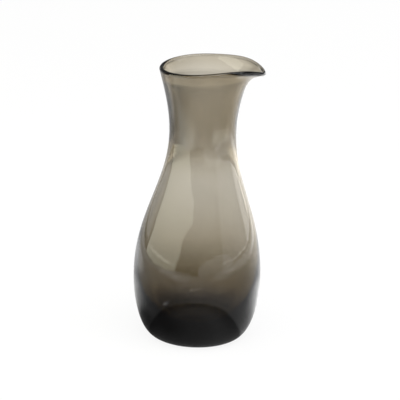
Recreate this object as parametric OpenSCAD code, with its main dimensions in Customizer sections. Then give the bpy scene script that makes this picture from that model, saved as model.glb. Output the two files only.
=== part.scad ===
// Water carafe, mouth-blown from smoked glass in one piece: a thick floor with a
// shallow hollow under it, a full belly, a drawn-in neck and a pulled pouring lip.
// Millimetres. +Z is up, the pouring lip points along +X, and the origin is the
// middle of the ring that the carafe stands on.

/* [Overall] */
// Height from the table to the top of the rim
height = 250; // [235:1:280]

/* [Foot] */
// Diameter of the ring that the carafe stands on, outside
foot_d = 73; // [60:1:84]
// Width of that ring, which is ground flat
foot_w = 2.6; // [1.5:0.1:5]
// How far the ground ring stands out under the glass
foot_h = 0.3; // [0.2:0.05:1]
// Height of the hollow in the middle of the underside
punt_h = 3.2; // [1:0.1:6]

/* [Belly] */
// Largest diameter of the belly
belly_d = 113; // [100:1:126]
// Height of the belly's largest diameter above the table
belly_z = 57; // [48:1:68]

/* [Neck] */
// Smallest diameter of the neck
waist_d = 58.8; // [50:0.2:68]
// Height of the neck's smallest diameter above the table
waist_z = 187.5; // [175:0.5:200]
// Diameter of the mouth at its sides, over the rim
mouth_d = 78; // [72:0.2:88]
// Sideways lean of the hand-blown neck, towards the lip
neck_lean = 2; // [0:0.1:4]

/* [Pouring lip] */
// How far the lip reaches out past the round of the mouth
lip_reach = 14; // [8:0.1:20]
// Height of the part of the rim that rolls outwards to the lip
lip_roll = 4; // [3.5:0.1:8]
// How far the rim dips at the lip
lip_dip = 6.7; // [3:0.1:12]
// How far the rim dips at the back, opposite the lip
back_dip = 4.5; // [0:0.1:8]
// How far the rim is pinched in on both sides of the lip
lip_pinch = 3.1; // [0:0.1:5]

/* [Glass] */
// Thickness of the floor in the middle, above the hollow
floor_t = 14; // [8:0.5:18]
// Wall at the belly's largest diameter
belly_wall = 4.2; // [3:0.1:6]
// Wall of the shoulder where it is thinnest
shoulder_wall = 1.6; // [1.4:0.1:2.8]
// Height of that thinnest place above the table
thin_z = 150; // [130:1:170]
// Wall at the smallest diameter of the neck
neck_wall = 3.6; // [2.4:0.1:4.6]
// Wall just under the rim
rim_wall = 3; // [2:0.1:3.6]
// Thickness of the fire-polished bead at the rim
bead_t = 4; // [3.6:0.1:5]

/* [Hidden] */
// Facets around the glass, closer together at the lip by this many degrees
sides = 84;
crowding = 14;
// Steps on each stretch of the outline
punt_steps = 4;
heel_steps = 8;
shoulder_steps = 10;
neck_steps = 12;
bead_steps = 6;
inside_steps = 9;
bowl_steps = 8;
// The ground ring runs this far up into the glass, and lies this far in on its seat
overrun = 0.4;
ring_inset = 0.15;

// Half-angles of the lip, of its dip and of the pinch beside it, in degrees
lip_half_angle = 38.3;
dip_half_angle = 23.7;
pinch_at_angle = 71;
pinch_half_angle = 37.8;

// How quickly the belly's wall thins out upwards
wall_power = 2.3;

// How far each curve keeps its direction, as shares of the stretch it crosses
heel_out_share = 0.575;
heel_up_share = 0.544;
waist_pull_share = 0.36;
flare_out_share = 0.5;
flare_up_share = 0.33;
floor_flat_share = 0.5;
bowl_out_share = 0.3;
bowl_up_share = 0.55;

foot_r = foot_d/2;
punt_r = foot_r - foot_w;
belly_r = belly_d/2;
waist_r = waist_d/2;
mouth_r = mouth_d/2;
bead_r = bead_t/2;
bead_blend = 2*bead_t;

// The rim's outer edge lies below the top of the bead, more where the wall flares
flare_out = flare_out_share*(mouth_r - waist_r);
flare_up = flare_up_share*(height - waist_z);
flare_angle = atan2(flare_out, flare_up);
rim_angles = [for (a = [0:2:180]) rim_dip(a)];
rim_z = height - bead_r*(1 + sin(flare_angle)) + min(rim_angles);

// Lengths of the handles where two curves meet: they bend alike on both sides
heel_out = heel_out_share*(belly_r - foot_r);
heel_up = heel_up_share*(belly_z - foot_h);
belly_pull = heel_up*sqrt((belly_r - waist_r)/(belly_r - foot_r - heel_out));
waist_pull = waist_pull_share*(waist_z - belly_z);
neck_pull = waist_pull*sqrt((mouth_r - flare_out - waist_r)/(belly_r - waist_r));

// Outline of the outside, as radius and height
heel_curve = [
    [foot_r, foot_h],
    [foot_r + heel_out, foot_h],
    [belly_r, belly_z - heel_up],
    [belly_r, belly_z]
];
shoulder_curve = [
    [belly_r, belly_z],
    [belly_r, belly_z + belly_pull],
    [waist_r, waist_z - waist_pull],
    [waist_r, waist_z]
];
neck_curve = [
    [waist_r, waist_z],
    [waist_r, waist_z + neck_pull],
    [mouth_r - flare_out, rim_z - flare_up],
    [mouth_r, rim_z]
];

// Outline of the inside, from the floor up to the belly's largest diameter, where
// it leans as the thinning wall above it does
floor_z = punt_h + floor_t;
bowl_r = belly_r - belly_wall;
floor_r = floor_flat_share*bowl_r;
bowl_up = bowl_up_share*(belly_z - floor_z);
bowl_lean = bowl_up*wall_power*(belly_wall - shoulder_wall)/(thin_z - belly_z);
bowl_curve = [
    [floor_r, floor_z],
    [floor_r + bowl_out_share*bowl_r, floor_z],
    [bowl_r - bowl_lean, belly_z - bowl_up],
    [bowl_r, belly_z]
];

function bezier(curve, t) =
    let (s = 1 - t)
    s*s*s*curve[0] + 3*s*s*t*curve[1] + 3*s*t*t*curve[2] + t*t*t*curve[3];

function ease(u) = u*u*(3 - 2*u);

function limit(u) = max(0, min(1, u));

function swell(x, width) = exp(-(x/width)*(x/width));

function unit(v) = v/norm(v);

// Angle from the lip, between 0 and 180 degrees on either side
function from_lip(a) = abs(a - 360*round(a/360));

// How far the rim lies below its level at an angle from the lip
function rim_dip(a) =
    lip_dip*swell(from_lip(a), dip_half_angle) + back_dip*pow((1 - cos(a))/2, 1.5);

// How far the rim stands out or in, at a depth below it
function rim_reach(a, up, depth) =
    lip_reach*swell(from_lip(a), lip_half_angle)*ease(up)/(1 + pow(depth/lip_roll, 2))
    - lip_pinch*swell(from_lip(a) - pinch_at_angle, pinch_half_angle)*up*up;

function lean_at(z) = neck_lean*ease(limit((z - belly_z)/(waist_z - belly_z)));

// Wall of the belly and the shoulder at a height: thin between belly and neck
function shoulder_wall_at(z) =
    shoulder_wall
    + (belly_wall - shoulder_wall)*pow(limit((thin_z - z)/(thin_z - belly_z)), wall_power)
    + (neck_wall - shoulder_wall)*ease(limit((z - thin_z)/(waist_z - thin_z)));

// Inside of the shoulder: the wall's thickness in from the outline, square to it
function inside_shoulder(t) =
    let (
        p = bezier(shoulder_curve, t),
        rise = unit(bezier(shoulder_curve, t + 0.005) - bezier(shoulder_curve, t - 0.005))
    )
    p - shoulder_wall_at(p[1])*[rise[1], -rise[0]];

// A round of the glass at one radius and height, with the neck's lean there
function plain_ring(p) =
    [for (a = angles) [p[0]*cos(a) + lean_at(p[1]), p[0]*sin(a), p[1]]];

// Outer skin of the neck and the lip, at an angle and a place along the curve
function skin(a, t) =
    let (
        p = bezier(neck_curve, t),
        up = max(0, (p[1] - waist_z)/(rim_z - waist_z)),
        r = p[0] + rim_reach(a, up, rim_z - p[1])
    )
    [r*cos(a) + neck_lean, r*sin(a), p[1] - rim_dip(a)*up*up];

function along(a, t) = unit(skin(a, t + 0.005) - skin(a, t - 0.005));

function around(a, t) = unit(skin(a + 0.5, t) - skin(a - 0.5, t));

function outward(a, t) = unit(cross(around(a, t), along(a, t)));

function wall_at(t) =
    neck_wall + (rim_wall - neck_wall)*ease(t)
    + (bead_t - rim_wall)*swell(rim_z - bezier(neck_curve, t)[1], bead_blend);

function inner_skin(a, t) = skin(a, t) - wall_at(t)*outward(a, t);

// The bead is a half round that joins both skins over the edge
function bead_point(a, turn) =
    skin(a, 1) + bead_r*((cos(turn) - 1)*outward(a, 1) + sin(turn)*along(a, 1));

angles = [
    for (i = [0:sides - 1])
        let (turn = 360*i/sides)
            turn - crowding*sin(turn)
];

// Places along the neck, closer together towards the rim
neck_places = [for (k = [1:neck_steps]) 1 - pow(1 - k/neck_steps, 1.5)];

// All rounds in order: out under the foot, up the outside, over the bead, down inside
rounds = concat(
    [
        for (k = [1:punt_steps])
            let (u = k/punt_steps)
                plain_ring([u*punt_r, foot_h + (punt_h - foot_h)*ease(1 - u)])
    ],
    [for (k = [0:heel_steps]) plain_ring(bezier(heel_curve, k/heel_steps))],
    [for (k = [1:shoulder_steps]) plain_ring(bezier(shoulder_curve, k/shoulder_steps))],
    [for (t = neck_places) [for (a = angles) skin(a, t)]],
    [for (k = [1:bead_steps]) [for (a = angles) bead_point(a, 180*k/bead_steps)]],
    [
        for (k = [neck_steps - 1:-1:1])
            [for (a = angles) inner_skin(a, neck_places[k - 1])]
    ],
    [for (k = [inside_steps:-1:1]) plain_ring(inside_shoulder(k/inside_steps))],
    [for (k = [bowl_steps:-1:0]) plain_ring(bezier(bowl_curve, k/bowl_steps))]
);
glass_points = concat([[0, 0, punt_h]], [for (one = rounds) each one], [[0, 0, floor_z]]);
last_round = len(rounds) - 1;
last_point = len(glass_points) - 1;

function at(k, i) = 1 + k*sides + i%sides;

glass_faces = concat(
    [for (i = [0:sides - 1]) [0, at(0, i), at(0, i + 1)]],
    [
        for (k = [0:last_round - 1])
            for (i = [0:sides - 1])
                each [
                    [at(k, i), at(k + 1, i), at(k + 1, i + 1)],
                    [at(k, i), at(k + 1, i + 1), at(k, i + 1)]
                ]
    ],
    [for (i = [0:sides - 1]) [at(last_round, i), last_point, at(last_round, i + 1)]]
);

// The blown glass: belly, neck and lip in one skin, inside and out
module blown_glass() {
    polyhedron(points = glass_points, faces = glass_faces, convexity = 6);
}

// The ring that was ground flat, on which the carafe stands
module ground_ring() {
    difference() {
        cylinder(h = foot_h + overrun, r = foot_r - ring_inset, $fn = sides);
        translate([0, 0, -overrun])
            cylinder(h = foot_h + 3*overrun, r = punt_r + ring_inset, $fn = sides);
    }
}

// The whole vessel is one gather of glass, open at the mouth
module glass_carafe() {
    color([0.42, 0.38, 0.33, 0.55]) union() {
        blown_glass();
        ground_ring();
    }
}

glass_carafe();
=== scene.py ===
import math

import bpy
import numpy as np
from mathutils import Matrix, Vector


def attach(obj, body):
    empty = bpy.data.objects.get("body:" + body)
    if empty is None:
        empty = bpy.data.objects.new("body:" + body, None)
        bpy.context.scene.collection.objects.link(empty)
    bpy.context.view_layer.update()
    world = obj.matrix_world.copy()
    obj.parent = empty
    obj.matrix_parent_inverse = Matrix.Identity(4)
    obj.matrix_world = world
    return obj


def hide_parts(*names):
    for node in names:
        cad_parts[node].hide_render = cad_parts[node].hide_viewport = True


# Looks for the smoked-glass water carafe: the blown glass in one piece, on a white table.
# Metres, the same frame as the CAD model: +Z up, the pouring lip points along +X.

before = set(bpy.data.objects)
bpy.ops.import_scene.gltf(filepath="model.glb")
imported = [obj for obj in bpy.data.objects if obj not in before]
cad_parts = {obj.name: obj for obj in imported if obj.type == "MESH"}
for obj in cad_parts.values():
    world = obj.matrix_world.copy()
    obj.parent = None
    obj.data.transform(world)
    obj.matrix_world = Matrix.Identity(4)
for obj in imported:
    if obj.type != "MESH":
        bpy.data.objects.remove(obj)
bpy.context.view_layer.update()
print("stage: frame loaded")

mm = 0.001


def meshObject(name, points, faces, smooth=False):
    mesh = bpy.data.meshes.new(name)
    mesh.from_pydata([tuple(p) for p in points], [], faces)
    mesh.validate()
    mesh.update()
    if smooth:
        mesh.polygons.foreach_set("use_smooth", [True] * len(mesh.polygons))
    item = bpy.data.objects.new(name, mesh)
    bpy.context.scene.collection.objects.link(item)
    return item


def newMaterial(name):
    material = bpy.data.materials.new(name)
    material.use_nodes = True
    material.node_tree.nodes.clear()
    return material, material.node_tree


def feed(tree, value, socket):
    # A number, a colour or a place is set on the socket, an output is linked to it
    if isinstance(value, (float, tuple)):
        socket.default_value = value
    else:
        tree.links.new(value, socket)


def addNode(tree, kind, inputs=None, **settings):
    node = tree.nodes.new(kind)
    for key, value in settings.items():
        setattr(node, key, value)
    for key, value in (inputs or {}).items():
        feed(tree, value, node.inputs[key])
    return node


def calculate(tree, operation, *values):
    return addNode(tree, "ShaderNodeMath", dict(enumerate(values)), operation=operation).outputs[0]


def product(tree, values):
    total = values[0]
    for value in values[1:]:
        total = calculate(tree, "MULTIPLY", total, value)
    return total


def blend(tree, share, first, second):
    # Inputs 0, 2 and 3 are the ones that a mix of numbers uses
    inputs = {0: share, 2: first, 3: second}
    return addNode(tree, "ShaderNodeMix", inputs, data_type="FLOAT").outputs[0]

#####

- **Problem description**
Point out every line holding the string "update" and copy it.

- **Solution below**
    bpy.context.view_layer.update()
bpy.context.view_layer.update()
    mesh.update()